As the nation’s mining-fuelled economy starts to slow, voters face a choice between Gillard, the country’s first female leader who came to power nearly three years ago, and her conservative opponent Tony Abbott.

Opinion polls

Opinion polls suggest Gillard, who made global headlines last year with a fiery speech about misogyny targeting Abbott, will lose in September, although neither politician has broad appeal.

Gillard, 51, has struggled to gain support, particularly since introducing a pollution tax for industry to combat climate change despite promising there would never be a carbon tax if she were elected.

Fitness enthusiast Abbott, 55, who briefly trained to become a Catholic priest, has promised to repeal the levy and also do away with a controversial mining profits tax.

Other key election themes will be economic management, and the charged issue of how to deal with a record influx of asylum-seekers arriving on Australian shores by boat.

“This election will be about trust,” Abbott told reporters.

“Who do you trust to reduce cost of living pressures, to boost small business, boost job security; and who do you trust to secure our borders?”

Gillard last went to the polls in 2010, just weeks after she staged a dramatic party room coup against then prime minister Kevin Rudd.

But the Welsh-born ex-lawyer failed to win over an electorate shocked by her ousting of the popular Rudd, and the election resulted in a hung parliament which forced her into a coalition with independents to retain power.

Flame-haired Gillard, who is unmarried and a professed atheist, has also survived speculation about her leadership within Labor – trouncing Rudd 71 to 31 in February 2012 when he challenged her.

Political observers were mixed over whether Gillard’s manoeuvre, designed to allow Labor to set the political agenda as the polls loom, would prove effective.

“I see it as Gillard looking to impose herself in an election year. It’s a small thing, but it’s about wanting to get on the front foot,” John Warhurst, a political expert at the Australian National University, told AFP.

“Hysteria”

Gillard said even when the “hysteria” regarding the 2010 election was at its peak, she had always said parliament would serve a full three-year term and she did not think it was right to allow continued speculation about the poll date.

“So in the interest of certainty, in the interest of transparency, in the interest of good government I have made the date clear today,” said Gillard, wearing glasses for the first time in fronting the media.
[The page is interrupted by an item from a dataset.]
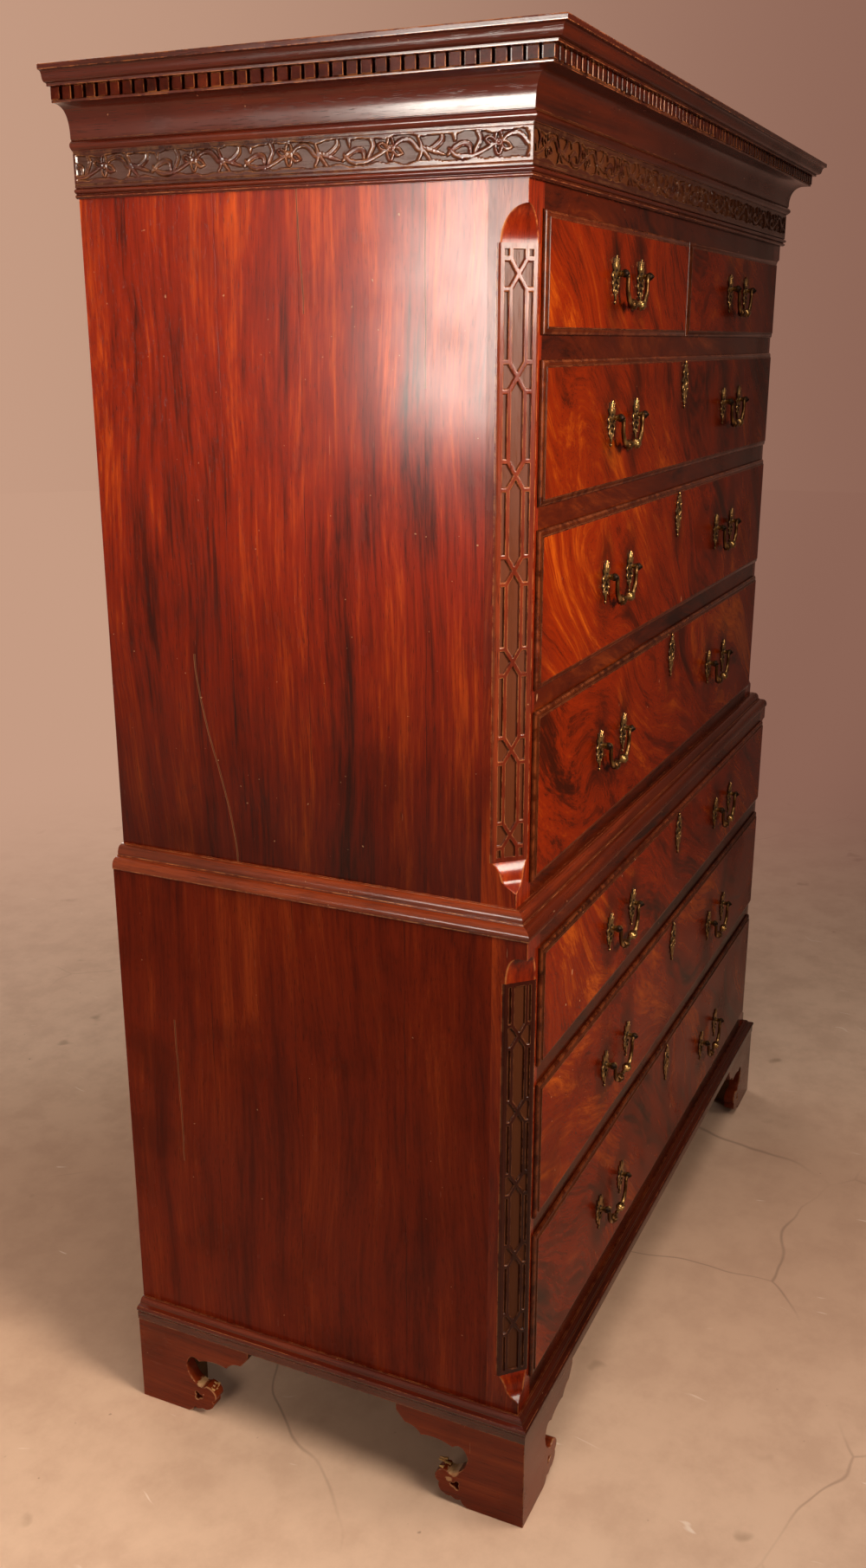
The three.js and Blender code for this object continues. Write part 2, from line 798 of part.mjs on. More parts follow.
level = upperCaseZ - lowerTopShow;
lowerRowHeights.forEach((height, row) => {
  const z0 = level - height;
  const half = lowerOpening + lipOverlap;
  longRow('lower', row + 1, z0, level, lowerFrontY, half, lowerHandleX, lowerHandleDrops[row]);
  if (row < lowerRowHeights.length - 1) {
    dustboard(`lower_dustboard_${row + 1}`, z0, lowerFrontY, lowerOpening, lowerInner);
  }
  level = z0 - railShow;
});

export default chest;
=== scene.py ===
# %% [markdown]
# # A mahogany chest on chest
# Two chests of drawers, one standing on the other, with a dentil cornice, a carved frieze, fretted corners
# and bracket feet. Its solids are packed already, and this script dresses them. Boards that have the right
# shape get their finish. The plain mouldings, carved bands, drawer fronts, feet and brasses are swapped for
# fuller ones. Shapes are worked out in millimetres, in the frame of the solids: +Z is up, the drawers face
# -Y, and the floor is at zero.

# %% Load the solids
import math
import random

import bmesh
import bpy
import numpy as np
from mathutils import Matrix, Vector
from mathutils.geometry import tessellate_polygon


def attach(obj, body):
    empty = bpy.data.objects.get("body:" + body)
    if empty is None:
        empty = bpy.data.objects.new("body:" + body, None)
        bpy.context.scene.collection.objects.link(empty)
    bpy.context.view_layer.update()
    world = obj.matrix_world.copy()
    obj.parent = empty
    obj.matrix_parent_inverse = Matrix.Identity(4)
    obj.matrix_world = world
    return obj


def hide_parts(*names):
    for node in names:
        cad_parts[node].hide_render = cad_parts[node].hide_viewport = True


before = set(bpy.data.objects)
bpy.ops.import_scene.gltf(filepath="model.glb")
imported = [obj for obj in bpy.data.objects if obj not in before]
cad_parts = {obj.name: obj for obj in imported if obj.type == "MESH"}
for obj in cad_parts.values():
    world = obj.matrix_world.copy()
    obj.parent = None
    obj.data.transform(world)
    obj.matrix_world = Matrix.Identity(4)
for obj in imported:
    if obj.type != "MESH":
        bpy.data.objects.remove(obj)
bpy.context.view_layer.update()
MM = 0.001
CARCASE = "carcase"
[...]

Australian prime ministers traditionally name the election at a date to their political advantage, but Gillard said by announcing the schedule early the opposition would have time to develop its policies.

National broadcaster ABC’s election expert Antony Green said the prime minister had probably given the longest notice in Australian history of an election.
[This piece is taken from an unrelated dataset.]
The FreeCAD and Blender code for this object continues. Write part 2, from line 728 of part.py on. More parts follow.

“Instead of trying to catch the opposition out short of detail with a snap poll, the prime minister has set out a road map to polling day, giving the opposition plenty of time to announce policy,” he said.

In her speech announcing the date, Gillard said the government had a clear plan to make sure Australia tapped into economic growth in Asia, and would announce savings to maintain the sustainability of the budget.

Parliament will be dissolved on August 12. All the seats in the lower House of Representatives will be contested, but only half of the upper house Senate. Lawmakers there serve six years so only half the spots come up each election cycle.